Kepemimpinan efektif sangat bergantung pada beberapa hal, di antaranya ragam budaya, bentuk dan konteks organisasi, keunikan dinamis individu organisasi, dan isu-isu yang sedang dan akan terjadi atau dapat menyesuaikan diri dengan perubahan zaman (Lim, 2017; Mulford, 2014). Maka model kepemimpinan saat ini pun perlu disesuaikan dengan tuntutan era Revolusi Industri 4.0 dan Society 5.0.
Artikel ini merupakan resume dari penelitian saya terhadap beberapa sekolah unggul di Kota Malang. Secara ringkas, hasil penelitian menunjukkan bahwa strategi kepemimpinan kepala sekolah dalam menghadapi era Revolusi Industri 4.0, Society 5.0, dilakukan melalui tiga hal yakni:
Pertama, pengembangan visi pembelajaran (shared vision).
Kepala sekolah perlu membuat visi, misi dan tujuan sekolah secara jelas dan terarah.
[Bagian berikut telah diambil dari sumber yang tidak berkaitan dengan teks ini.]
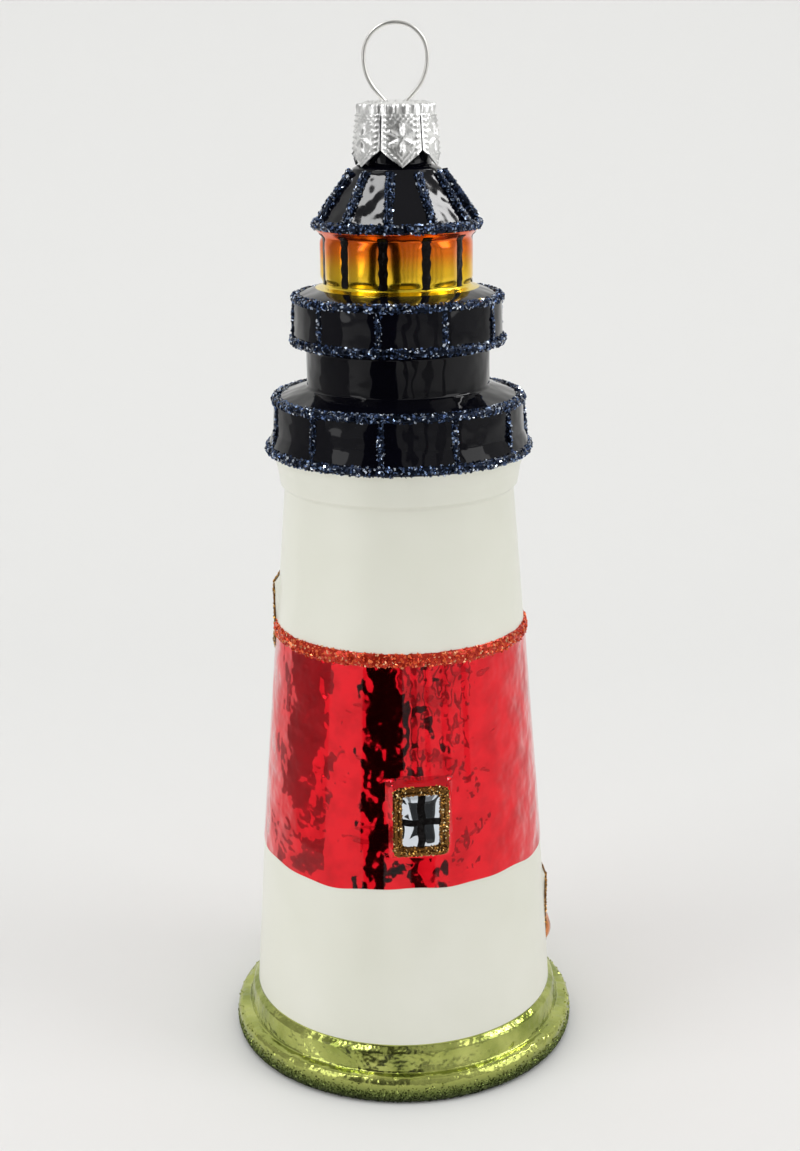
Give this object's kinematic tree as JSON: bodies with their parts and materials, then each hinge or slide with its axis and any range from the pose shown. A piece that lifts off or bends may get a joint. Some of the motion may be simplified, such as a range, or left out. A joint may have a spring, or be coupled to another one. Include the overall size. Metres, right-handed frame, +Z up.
{
  "type": "hanging glass lighthouse ornament",
  "caption": "Blown-glass lighthouse ornament with red and white tower, black galleries, amber lantern, glitter lines, metal crown cap and wire hanging loop.",
  "frame": {"origin": "centre of the round foot, on the surface that it stands on", "axes": "+Z up along the tower's axis, -Y towards the viewer, +X to the viewer's right"},
  "size_m": [0.0612, 0.0612, 0.1743],
  "materials": {
    "glass_tower": "clear blown soda glass, mirror inside",
    "silver_lining": "bright silver film",
    "roof_black_lacquer": "deep gloss black lacquer over the mirror",
    "lantern_amber_lacquer": "transparent amber lacquer over the mirror",
    "lantern_bar_paint": "black brush lines",
    "gallery_black_lacquer": "deep gloss black lacquer",
    "upper_white_lacquer": "satin pearl white lacquer",
    "red_band_lacquer": "transparent red lacquer over the mirror",
    "lower_white_lacquer": "satin pearl white lacquer",
    "base_green_lacquer": "satin green-gold metallic lacquer",
    "door_copper_lacquer": "copper lacquer",
    "front_window_muntins": "black brush lines",
    "side_window_muntins": "black brush lines",
    "roof_rib_glitter": "navy glass glitter",
    "eave_glitter": "navy glass glitter",
    "upper_rail_glitter": "navy glass glitter",
    "upper_edge_glitter": "navy glass glitter",
    "upper_post_glitter": "navy glass glitter",
    "lower_rail_glitter": "navy glass glitter",
    "lower_edge_glitter": "navy glass glitter",
    "lower_post_glitter": "navy glass glitter",
    "red_band_glitter": "orange-red glass glitter",
    "front_window_glitter": "gold and bronze glass glitter",
    "side_window_glitter": "gold and bronze glass glitter",
    "door_glitter": "gold and bronze glass glitter",
    "base_rim_glitter": "dark green and olive glass glitter",
    "crown_cap": "embossed tinned sheet, satin",
    "hanger_wire": "drawn steel wire"
  },
  "bodies": {
    "glass": {"glass_tower": "glass_tower", "silver_lining": "silver_lining", "roof_black_lacquer": "roof_black_lacquer", "lantern_amber_lacquer": "lantern_amber_lacquer", "lantern_bar_paint": "lantern_bar_paint", "gallery_black_lacquer": "gallery_black_lacquer", "upper_white_lacquer": "upper_white_lacquer", "red_band_lacquer": "red_band_lacquer", "lower_white_lacquer": "lower_white_lacquer", "base_green_lacquer": "base_green_lacquer", "door_copper_lacquer": "door_copper_lacquer", "front_window_muntins": "front_window_muntins", "side_window_muntins": "side_window_muntins", "roof_rib_glitter": "roof_rib_glitter", "eave_glitter": "eave_glitter", "upper_rail_glitter": "upper_rail_glitter", "upper_edge_glitter": "upper_edge_glitter", "upper_post_glitter": "upper_post_glitter", "lower_rail_glitter": "lower_rail_glitter", "lower_edge_glitter": "lower_edge_glitter", "lower_post_glitter": "lower_post_glitter", "red_band_glitter": "red_band_glitter", "front_window_glitter": "front_window_glitter", "side_window_glitter": "side_window_glitter", "door_glitter": "door_glitter", "base_rim_glitter": "base_rim_glitter"},
    "cap": {"crown_cap": "crown_cap"},
    "hanger": {"hanger_wire": "hanger_wire"}
  },
  "joints": [
    {"name": "cap_lift", "type": "slide", "parent": "glass", "child": "cap", "axis": [0, 0, 1], "range_m": [0, 0.02]},
    {"name": "hanger_tip", "type": "hinge", "parent": "cap", "child": "hanger", "pos_m": [0, 0, 0.16175], "axis": [1, 0, 0], "range_deg": [-12, 12]}
  ]
}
Artinya bahwa visi, misi, tujuan sekolah yang dibuat bukan hanya sekedar rumusan kata-kata, tetapi betul-betul merupakan hasil analisis dan refleksi yang mendalam tentang target yang ingin dicapai. Visi, misi dan tujuan tersebut kemudian disosialisasikan kepada para guru, orang tua (publik) dan siswa. Sebagai bentuk sosialisasi maka rumusan visi, misi dan tujuan, tidak hanya ditemukan dalam dokumen-dokumen resmi di sekolah atau disosialisasikan secara lisan, tetapi juga dipublikasikan di website sekolah (media online), sehingga dapat dibaca oleh siapapun yang mengaksesnya.
Kedua, pengembangan budaya pembelajaran (learning culture).
Hal ini dilakukan dengan membiasakan hidup yang disiplin, baik bagi siswa maupun guru dan tenaga kependidikan. Kepala sekolah berupaya membudayakan komunitas pendidikan yang peduli, adil, rendah hati, dan penuh sukacita. Beberapa kegiatan yang dilakukan untuk menciptakan budaya pembelajaran ini adalah dengan menerapkan 9K, yakni keamanan, kebersihan, ketertiban, kerindangan, keindahan, kekeluargaan, kesehatan dan kesederhanaan.